Poster by - Swedish Peoples Movement

   Far from helping the ‘feckless’ Greeks, as claimed by much of the media, Dr Pöhl declared in Spiegel magazine that, in fact, the bail out was about protecting German and French banks from debt write-offs.

   “On the day that the rescue package was agreed, shares of French banks rose by up to 24 percent. Looking at that, you can see what this was really about - namely, rescuing the banks and the rich Greeks,” he said.

   The Greeks are actually the victims of the politics of ‘rescuing the European currency’ – by any means necessary. Spain and Portugal could share the same euro austerity treatment as they face the same debt crisis.

   To meet EU austerity demands, the Greek government has proposed spending cuts of £26 billion, threatening all public services and sparking protests and general strikes.

   The Greek Federation of Railway Workers national secretary Panayotis Latropoulos said that the government was hurriedly privatising the rail network in line with EU directives.

   “They are trying to privatise our railways and destroy everything that has been built in the last hundred years,” he said.

   Greek seafarers unions are also locked in a battle with the government over wide scale social dumping in Greece’s large maritime sector and the right to strike.

   Powerful ship owners are cutting jobs, training and pension contributions while bringing in non-unionised exploited foreign labour. The government is also handing them huge subsidies by cancelling debts, offering cheap fuel and other handouts.

   Government-backed courts attempted to ban strike action launched in protest at the cuts. Seafarers unions in the PAME federation took strike action anyway in protest and demanded a maritime policy based on people’s needs, the nationalisation of the shipping industry and for workers’ rights to be enshrined in law. 

   Problems in Greece began when it joined the European single currency, which demands a budget deficit of no more than three per cent of gross domestic product as laid out in the draconian EU Maastricht treaty.

   Inside the eurozone is rather like a pressure cooker with no safety valve. Greece can no longer devalue its currency. Like other struggling eurozone countries, she can only slash public spending and raise taxation, sending the economy into further crises.

   Greece no longer has democratic control over interest and exchange rates, these are set by the European Central Bank. But these crucial economic decisions are made to suit the needs of ‘core’ EU states such as France and Germany and not ‘periphery’ states like Greece, Portugal, Spain, Ireland and others.

   As a result, Athens now owes French banks around £70 billion and German banks around £40 billion and any bail-out will be used to pay off these debts rather than defending public services. The EU is simply protecting Europe’s largest banks while demanding ever more austerity to suit the needs of the big states and their business backers.

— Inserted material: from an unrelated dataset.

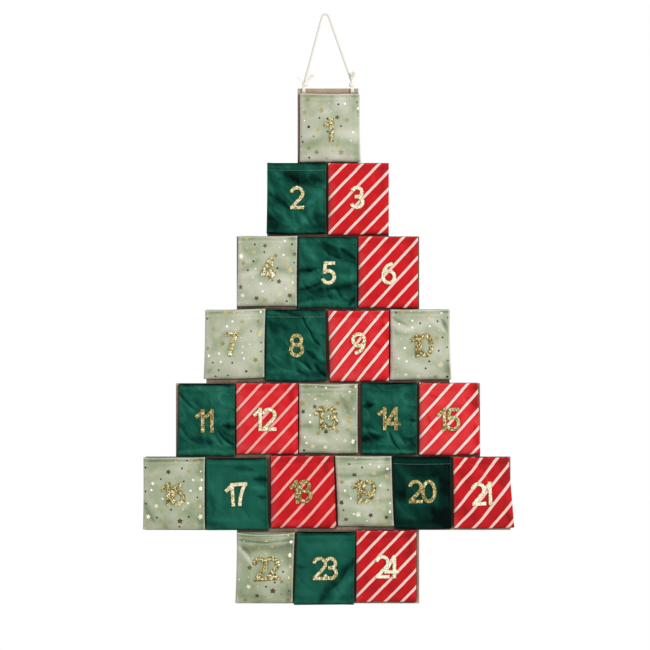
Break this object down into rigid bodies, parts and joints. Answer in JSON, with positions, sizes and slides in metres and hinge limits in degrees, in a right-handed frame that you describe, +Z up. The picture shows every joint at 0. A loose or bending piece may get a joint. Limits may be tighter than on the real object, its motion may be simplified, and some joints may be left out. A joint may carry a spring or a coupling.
{
  "type": "advent calendar",
  "caption": "Wall-hanging advent calendar: a stepped tree board on a cotton cord, with open fabric pouches that carry gold glitter numbers.",
  "frame": {"origin": "the hanging point: the underside of the cord where it lies over a nail", "axes": "front faces -Y, +X to the viewer's right, +Z up; the wall is on the +Y side"},
  "size_m": [0.6021, 0.0248, 0.9575],
  "materials": {
    "sawn_board": "bare thin board with scorched sawn edges",
    "cotton_cord": "twisted natural cotton",
    "sage_satin": "soft satin with foil stars and dots",
    "green_velvet": "crushed velvet",
    "striped_cotton": "smooth cotton with white diagonal stripes",
    "gold_glitter": "coarse gold glitter sheet"
  },
  "bodies": {
    "hanger": {"hanging_cord": "cotton_cord", "cord_ring_left": "cotton_cord", "cord_ring_right": "cotton_cord", "knot_left": "cotton_cord", "knot_right": "cotton_cord"},
    "board": {"tree_board": "sawn_board"},
    "pouch_01": {"pouch_01": "sage_satin", "number_01": "gold_glitter"},
    "pouch_02": {"pouch_02": "green_velvet", "number_02": "gold_glitter"},
    "pouch_03": {"pouch_03": "striped_cotton", "number_03": "gold_glitter"},
    "pouch_04": {"pouch_04": "sage_satin", "number_04": "gold_glitter"},
    "pouch_05": {"pouch_05": "green_velvet", "number_05": "gold_glitter"},
    "pouch_06": {"pouch_06": "striped_cotton", "number_06": "gold_glitter"},
    "pouch_07": {"pouch_07": "sage_satin", "number_07": "gold_glitter"},
    "pouch_08": {"pouch_08": "green_velvet", "number_08": "gold_glitter"},
    "pouch_09": {"pouch_09": "striped_cotton", "number_09": "gold_glitter"},
    "pouch_10": {"pouch_10": "sage_satin", "number_10": "gold_glitter"},
    "pouch_11": {"pouch_11": "green_velvet", "number_11": "gold_glitter"},
    "pouch_12": {"pouch_12": "striped_cotton", "number_12": "gold_glitter"},
    "pouch_13": {"pouch_13": "sage_satin", "number_13": "gold_glitter"},
    "pouch_14": {"pouch_14": "green_velvet", "number_14": "gold_glitter"},
    "pouch_15": {"pouch_15": "striped_cotton", "number_15": "gold_glitter"},
    "pouch_16": {"pouch_16": "sage_satin", "number_16": "gold_glitter"},
    "pouch_17": {"pouch_17": "green_velvet", "number_17": "gold_glitter"},
    "pouch_18": {"pouch_18": "striped_cotton", "number_18": "gold_glitter"},
    "pouch_19": {"pouch_19": "sage_satin", "number_19": "gold_glitter"},
    "pouch_20": {"pouch_20": "green_velvet", "number_20": "gold_glitter"},
    "pouch_21": {"pouch_21": "striped_cotton", "number_21": "gold_glitter"},
    "pouch_22": {"pouch_22": "sage_satin", "number_22": "gold_glitter"},
    "pouch_23": {"pouch_23": "green_velvet", "number_23": "gold_glitter"},
    "pouch_24": {"pouch_24": "striped_cotton", "number_24": "gold_glitter"}
  },
  "joints": [
    {"name": "board_swing", "type": "hinge", "parent": "hanger", "child": "board", "pos_m": [0.0042, 0, -0.121], "axis": [-1, 0, 0], "range_deg": [0, 30]},
    {"name": "pouch_01_lift", "type": "hinge", "parent": "board", "child": "pouch_01", "pos_m": [0.00696, -0.0018, -0.1275], "axis": [-1, 0, 0], "range_deg": [0, 25]},
    {"name": "pouch_02_lift", "type": "hinge", "parent": "board", "child": "pouch_02", "pos_m": [-0.04643, -0.0018, -0.23991], "axis": [-1, 0, 0], "range_deg": [0, 25]},
    {"name": "pouch_03_lift", "type": "hinge", "parent": "board", "child": "pouch_03", "pos_m": [0.05365, -0.0018, -0.2401], "axis": [-1, 0, 0], "range_deg": [0, 25]},
    {"name": "pouch_04_lift", "type": "hinge", "parent": "board", "child": "pouch_04", "pos_m": [-0.09361, -0.0018, -0.35812], "axis": [-1, 0, 0], "range_deg": [0, 25]},
    {"name": "pouch_05_lift", "type": "hinge", "parent": "board", "child": "pouch_05", "pos_m": [0.004, -0.0018, -0.3594], "axis": [-1, 0, 0], "range_deg": [0, 25]},
    {"name": "pouch_06_lift", "type": "hinge", "parent": "board", "child": "pouch_06", "pos_m": [0.10162, -0.0018, -0.3589], "axis": [-1, 0, 0], "range_deg": [0, 25]},
    {"name": "pouch_07_lift", "type": "hinge", "parent": "board", "child": "pouch_07", "pos_m": [-0.14591, -0.0018, -0.47554], "axis": [-1, 0, 0], "range_deg": [0, 25]},
    {"name": "pouch_08_lift", "type": "hinge", "parent": "board", "child": "pouch_08", "pos_m": [-0.048, -0.0018, -0.47712], "axis": [-1, 0, 0], "range_deg": [0, 25]},
    {"name": "pouch_09_lift", "type": "hinge", "parent": "board", "child": "pouch_09", "pos_m": [0.05345, -0.0018, -0.47869], "axis": [-1, 0, 0], "range_deg": [0, 25]},
    {"name": "pouch_10_lift", "type": "hinge", "parent": "board", "child": "pouch_10", "pos_m": [0.15284, -0.0018, -0.47662], "axis": [-1, 0, 0], "range_deg": [0, 25]},
    {"name": "pouch_11_lift", "type": "hinge", "parent": "board", "child": "pouch_11", "pos_m": [-0.19182, -0.0018, -0.59749], "axis": [-1, 0, 0], "range_deg": [0, 25]},
    {"name": "pouch_12_lift", "type": "hinge", "parent": "board", "child": "pouch_12", "pos_m": [-0.0945, -0.0018, -0.59621], "axis": [-1, 0, 0], "range_deg": [0, 25]},
    {"name": "pouch_13_lift", "type": "hinge", "parent": "board", "child": "pouch_13", "pos_m": [0.00479, -0.0018, -0.597], "axis": [-1, 0, 0], "range_deg": [0, 25]},
    {"name": "pouch_14_lift", "type": "hinge", "parent": "board", "child": "pouch_14", "pos_m": [0.10319, -0.0018, -0.59523], "axis": [-1, 0, 0], "range_deg": [0, 25]},
    {"name": "pouch_15_lift", "type": "hinge", "parent": "board", "child": "pouch_15", "pos_m": [0.19923, -0.0018, -0.59552], "axis": [-1, 0, 0], "range_deg": [0, 25]},
    {"name": "pouch_16_lift", "type": "hinge", "parent": "board", "child": "pouch_16", "pos_m": [-0.24481, -0.0018, -0.7162], "axis": [-1, 0, 0], "range_deg": [0, 25]},
    {"name": "pouch_17_lift", "type": "hinge", "parent": "board", "child": "pouch_17", "pos_m": [-0.14414, -0.0018, -0.71767], "axis": [-1, 0, 0], "range_deg": [0, 25]},
    {"name": "pouch_18_lift", "type": "hinge", "parent": "board", "child": "pouch_18", "pos_m": [-0.03756, -0.0018, -0.71383], "axis": [-1, 0, 0], "range_deg": [0, 25]},
    {"name": "pouch_19_lift", "type": "hinge", "parent": "board", "child": "pouch_19", "pos_m": [0.06123, -0.0018, -0.71413], "axis": [-1, 0, 0], "range_deg": [0, 25]},
    {"name": "pouch_20_lift", "type": "hinge", "parent": "board", "child": "pouch_20", "pos_m": [0.15618, -0.0018, -0.71491], "axis": [-1, 0, 0], "range_deg": [0, 25]},
    {"name": "pouch_21_lift", "type": "hinge", "parent": "board", "child": "pouch_21", "pos_m": [0.25173, -0.0018, -0.7157], "axis": [-1, 0, 0], "range_deg": [0, 25]},
    {"name": "pouch_22_lift", "type": "hinge", "parent": "board", "child": "pouch_22", "pos_m": [-0.09647, -0.0018, -0.83795], "axis": [-1, 0, 0], "range_deg": [0, 25]},
    {"name": "pouch_23_lift", "type": "hinge", "parent": "board", "child": "pouch_23", "pos_m": [0.00115, -0.0018, -0.83687], "axis": [-1, 0, 0], "range_deg": [0, 25]},
    {"name": "pouch_24_lift", "type": "hinge", "parent": "board", "child": "pouch_24", "pos_m": [0.09856, -0.0018, -0.8348], "axis": [-1, 0, 0], "range_deg": [0, 25]}
  ]
}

   Last year Baltic state Latvia carried out cuts as demanded by EU rules, resulting in a 30 per cent cut in public sector jobs and the remaining workers received a 25 per cent pay cut. More recently, the Spanish prime minister, Jose Luis Rodriguez Zapatero, recently announced a five per cent cut to public sector salaries, this is the EU social and economic model laid bare.

   EU finance ministers have also agreed a rescue package worth £700 billion and a stability fund of government-backed loan guarantees and bilateral loans provided by eurozone members.

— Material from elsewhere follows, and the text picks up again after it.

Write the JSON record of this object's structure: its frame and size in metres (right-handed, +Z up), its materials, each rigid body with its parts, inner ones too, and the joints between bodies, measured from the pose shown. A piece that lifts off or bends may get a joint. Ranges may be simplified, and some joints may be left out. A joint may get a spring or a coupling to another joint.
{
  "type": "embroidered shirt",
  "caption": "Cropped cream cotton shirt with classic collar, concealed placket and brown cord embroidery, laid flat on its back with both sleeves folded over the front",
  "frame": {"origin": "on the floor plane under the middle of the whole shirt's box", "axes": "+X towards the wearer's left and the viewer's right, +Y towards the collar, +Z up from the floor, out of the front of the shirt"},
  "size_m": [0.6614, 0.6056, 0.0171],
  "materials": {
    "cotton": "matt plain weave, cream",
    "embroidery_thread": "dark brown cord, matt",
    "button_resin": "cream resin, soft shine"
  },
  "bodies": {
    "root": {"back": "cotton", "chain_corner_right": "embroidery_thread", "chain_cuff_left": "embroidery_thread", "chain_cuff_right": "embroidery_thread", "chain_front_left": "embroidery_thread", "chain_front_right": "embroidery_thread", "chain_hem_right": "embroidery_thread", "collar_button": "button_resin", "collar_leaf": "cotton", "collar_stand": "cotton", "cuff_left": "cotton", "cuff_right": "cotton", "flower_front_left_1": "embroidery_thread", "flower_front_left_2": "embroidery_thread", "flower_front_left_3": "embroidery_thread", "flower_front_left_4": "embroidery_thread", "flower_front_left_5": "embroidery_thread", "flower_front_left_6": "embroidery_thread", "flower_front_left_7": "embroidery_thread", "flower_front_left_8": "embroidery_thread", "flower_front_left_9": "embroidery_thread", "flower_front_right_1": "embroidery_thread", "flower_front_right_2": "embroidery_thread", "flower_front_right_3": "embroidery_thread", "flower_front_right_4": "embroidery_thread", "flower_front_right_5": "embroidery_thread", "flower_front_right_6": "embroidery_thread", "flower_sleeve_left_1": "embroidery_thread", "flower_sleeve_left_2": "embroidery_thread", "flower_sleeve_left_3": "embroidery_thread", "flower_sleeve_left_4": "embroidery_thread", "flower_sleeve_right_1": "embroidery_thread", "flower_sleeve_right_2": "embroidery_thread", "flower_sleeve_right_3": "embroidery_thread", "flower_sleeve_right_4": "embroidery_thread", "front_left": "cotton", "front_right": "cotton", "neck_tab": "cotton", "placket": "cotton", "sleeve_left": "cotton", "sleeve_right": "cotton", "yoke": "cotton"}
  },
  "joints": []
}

   The allegedly legal basis for the stability fund is Article 122 of the Lisbon Treaty, which allows money to be sent to countries in the event of a natural disaster or other "exceptional event" beyond its control.

   The European Council had previously claimed that the use of Article 122 could not breach the EU Treaties now shredded 'no bail-out' rule. The European Central Bank also announced it would break its own rules and buy eurozone government debt. This is part of the political process of transferring budgetary powers from member states to unaccountable EU institutions by stealth.

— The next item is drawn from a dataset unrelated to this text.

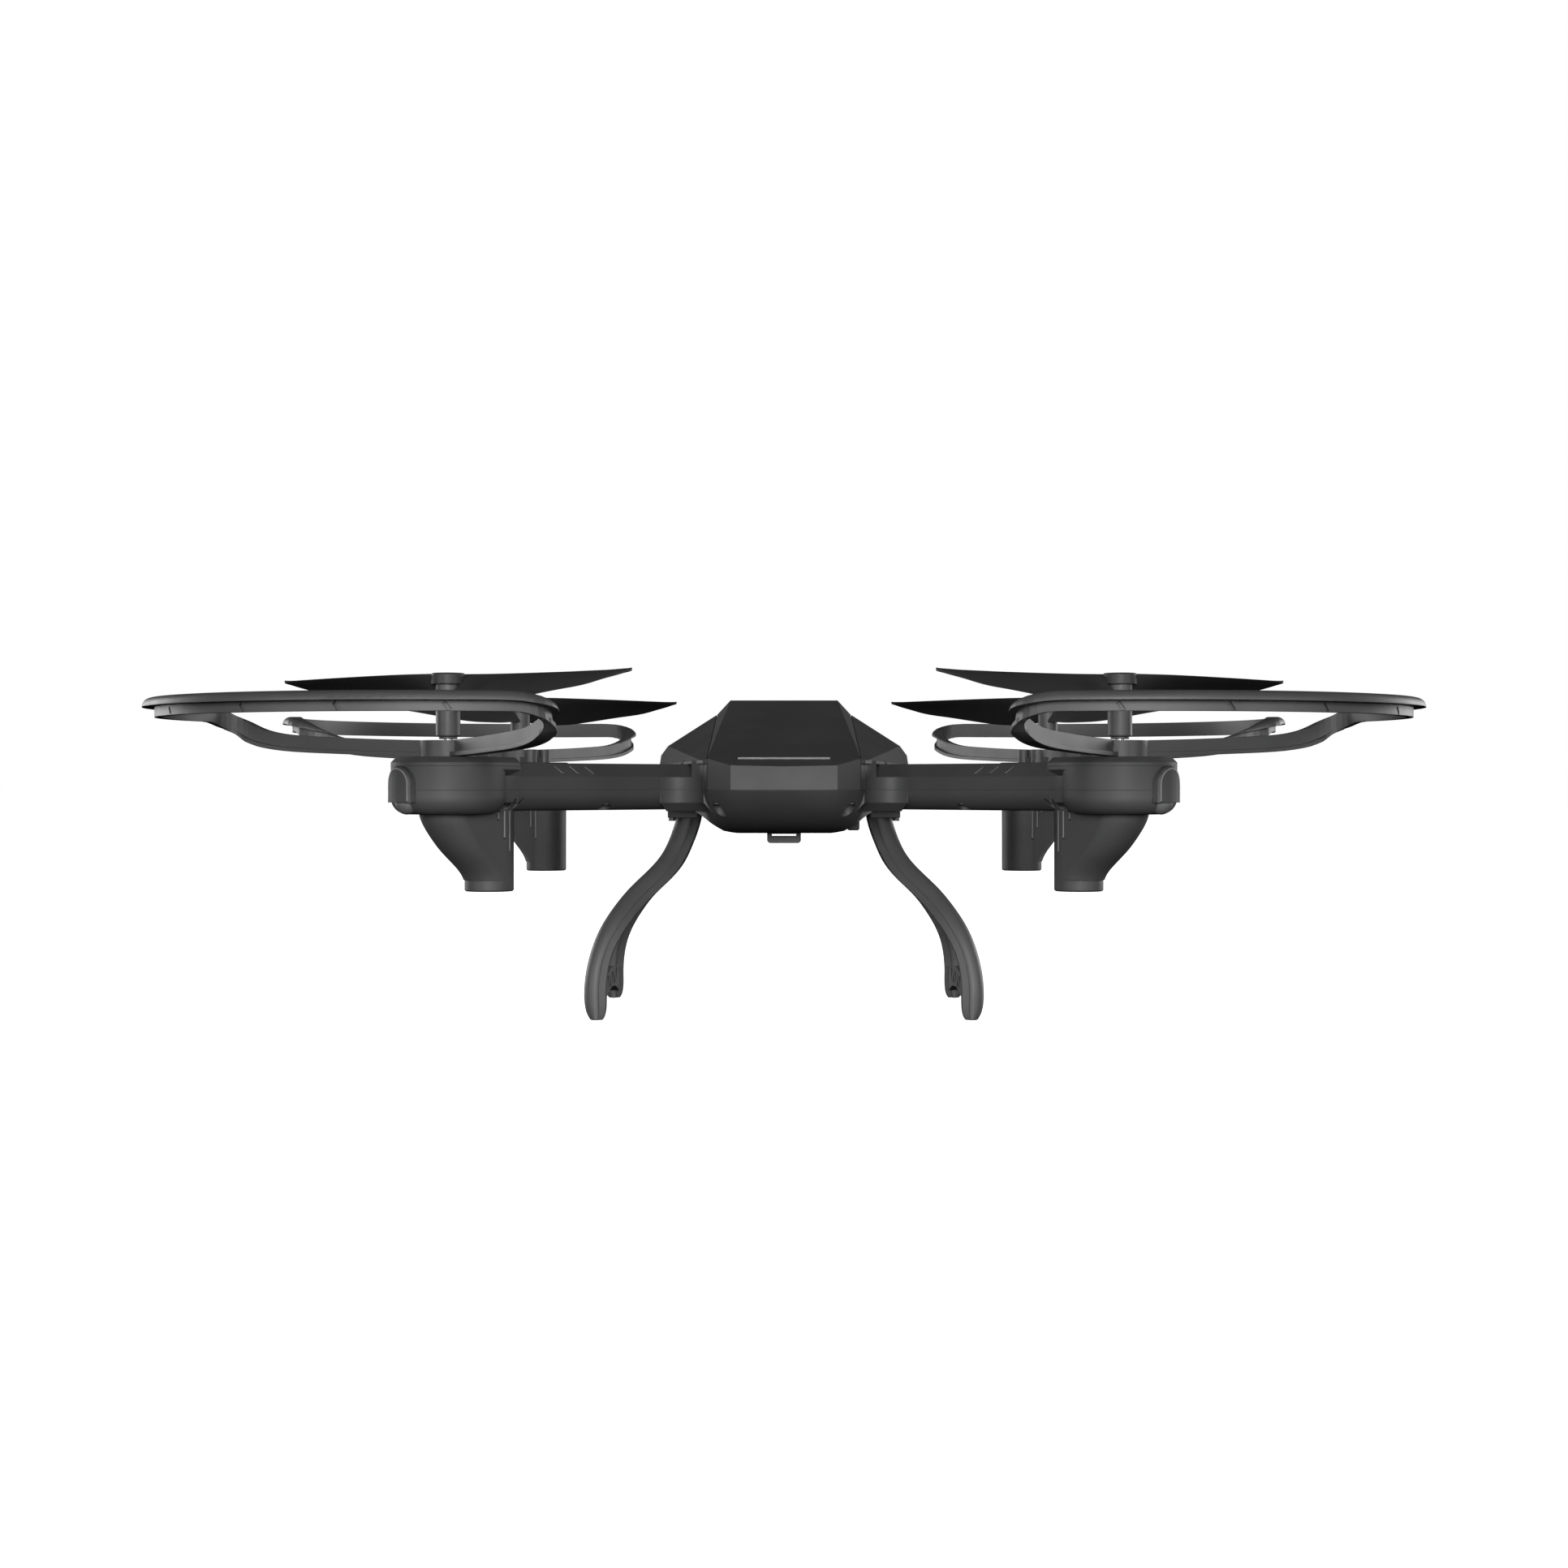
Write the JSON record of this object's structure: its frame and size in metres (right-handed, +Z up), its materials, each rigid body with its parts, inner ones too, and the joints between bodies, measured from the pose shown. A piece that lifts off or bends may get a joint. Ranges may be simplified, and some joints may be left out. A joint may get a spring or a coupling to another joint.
{
  "type": "quadcopter drone",
  "caption": "Geared quadcopter with an X frame, faceted canopy, motor tubes, sector propeller guards and arched landing skids; rotors and pinions turn, belly door and switch move.",
  "frame": {"origin": "on the floor under the middle of the aircraft, midway between the four propeller shafts", "axes": "+Z up, -Y toward the nose, +X to the right seen from the front"},
  "size_m": [0.2742, 0.2742, 0.0791],
  "materials": {
    "body": "fine matt moulded",
    "guard": "smooth moulded",
    "skid": "smooth moulded",
    "propeller": "semi gloss",
    "lens": "smoked clear plastic",
    "gear": "natural nylon",
    "steel": "ground",
    "bearing": "polished",
    "motor": "drawn can",
    "brass": "turned",
    "screw": "black oxide",
    "board": "solder mask",
    "chip": "moulded",
    "battery_wrap": "foil wrap",
    "port": "plated"
  },
  "bodies": {
    "airframe": {"lower_shell": "body", "upper_shell": "body", "canopy_cover": "body", "light_bar": "lens", "circuit_board": "board", "board_chips": "chip", "battery": "battery_wrap", "charge_port": "port", "switch_body": "chip", "led_caps": "body", "led_lenses": "lens", "shell_screws": "screw", "guard_screws": "screw", "skid_screws": "screw", "shaft_bearings": "bearing", "skid_left": "skid", "skid_right": "skid", "motor_pod_fl": "body", "motor_can_fl": "motor", "gear_cover_fl": "body", "prop_guard_fl": "guard", "motor_pod_fr": "body", "motor_can_fr": "motor", "gear_cover_fr": "body", "prop_guard_fr": "guard", "motor_pod_rl": "body", "motor_can_rl": "motor", "gear_cover_rl": "body", "prop_guard_rl": "guard", "motor_pod_rr": "body", "motor_can_rr": "motor", "gear_cover_rr": "body", "prop_guard_rr": "guard"},
    "rotor_fl": {"propeller_fl": "propeller", "prop_shaft_fl": "steel", "drive_gear_fl": "gear", "mast_sleeve_fl": "guard", "prop_screw_fl": "screw"},
    "motor_rotor_fl": {"pinion_fl": "brass"},
    "rotor_fr": {"propeller_fr": "propeller", "prop_shaft_fr": "steel", "drive_gear_fr": "gear", "mast_sleeve_fr": "guard", "prop_screw_fr": "screw"},
    "motor_rotor_fr": {"pinion_fr": "brass"},
    "rotor_rl": {"propeller_rl": "propeller", "prop_shaft_rl": "steel", "drive_gear_rl": "gear", "mast_sleeve_rl": "guard", "prop_screw_rl": "screw"},
    "motor_rotor_rl": {"pinion_rl": "brass"},
    "rotor_rr": {"propeller_rr": "propeller", "prop_shaft_rr": "steel", "drive_gear_rr": "gear", "mast_sleeve_rr": "guard", "prop_screw_rr": "screw"},
    "motor_rotor_rr": {"pinion_rr": "brass"},
    "belly_door": {"battery_door": "body"},
    "switch_slider": {"power_switch": "body"}
  },
  "joints": [
    {"name": "rotor_fl_spin", "type": "hinge", "parent": "airframe", "child": "rotor_fl", "pos_m": [-0.0728, -0.0728, 0.0567], "axis": [0, 0, 1], "continuous": true},
    {"name": "pinion_fl_spin", "type": "hinge", "parent": "airframe", "child": "motor_rotor_fl", "pos_m": [-0.06485, -0.06485, 0.0565], "axis": [0, 0, 1], "continuous": true},
    {"name": "rotor_fr_spin", "type": "hinge", "parent": "airframe", "child": "rotor_fr", "pos_m": [0.0728, -0.0728, 0.0567], "axis": [0, 0, 1], "continuous": true},
    {"name": "pinion_fr_spin", "type": "hinge", "parent": "airframe", "child": "motor_rotor_fr", "pos_m": [0.06485, -0.06485, 0.0565], "axis": [0, 0, 1], "continuous": true},
    {"name": "rotor_rl_spin", "type": "hinge", "parent": "airframe", "child": "rotor_rl", "pos_m": [-0.0728, 0.0728, 0.0567], "axis": [0, 0, 1], "continuous": true},
    {"name": "pinion_rl_spin", "type": "hinge", "parent": "airframe", "child": "motor_rotor_rl", "pos_m": [-0.06485, 0.06485, 0.0565], "axis": [0, 0, 1], "continuous": true},
    {"name": "rotor_rr_spin", "type": "hinge", "parent": "airframe", "child": "rotor_rr", "pos_m": [0.0728, 0.0728, 0.0567], "axis": [0, 0, 1], "continuous": true},
    {"name": "pinion_rr_spin", "type": "hinge", "parent": "airframe", "child": "motor_rotor_rr", "pos_m": [0.06485, 0.06485, 0.0565], "axis": [0, 0, 1], "continuous": true},
    {"name": "belly_door_hinge", "type": "hinge", "parent": "airframe", "child": "belly_door", "pos_m": [0, 0.02, 0.04415], "axis": [1, 0, 0], "range_deg": [0, 95]},
    {"name": "power_switch_slide", "type": "slide", "parent": "airframe", "child": "switch_slider", "axis": [0, 1, 0], "range_m": [0, 0.002]}
  ],
  "couplings": [
    {"joint": "pinion_fl_spin", "follows": "rotor_fl_spin", "ratio": -4},
    {"joint": "pinion_fr_spin", "follows": "rotor_fr_spin", "ratio": -4},
    {"joint": "pinion_rl_spin", "follows": "rotor_rl_spin", "ratio": -4},
    {"joint": "pinion_rr_spin", "follows": "rotor_rr_spin", "ratio": -4}
  ]
}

   However political unrest is growing. A protesting trade unionist in Athens, Giorgos Didimopoulos, recently summed up the mood: “We fought against The Persians at Marathon, the Germans during the Second World War and we will fight now because in reality foreign forces are in charge of us”. This is the reality of the suicidal neoliberalism written into all the EU treaties which, staggeringly, still enjoys the support of most ‘left’ parties in Europe.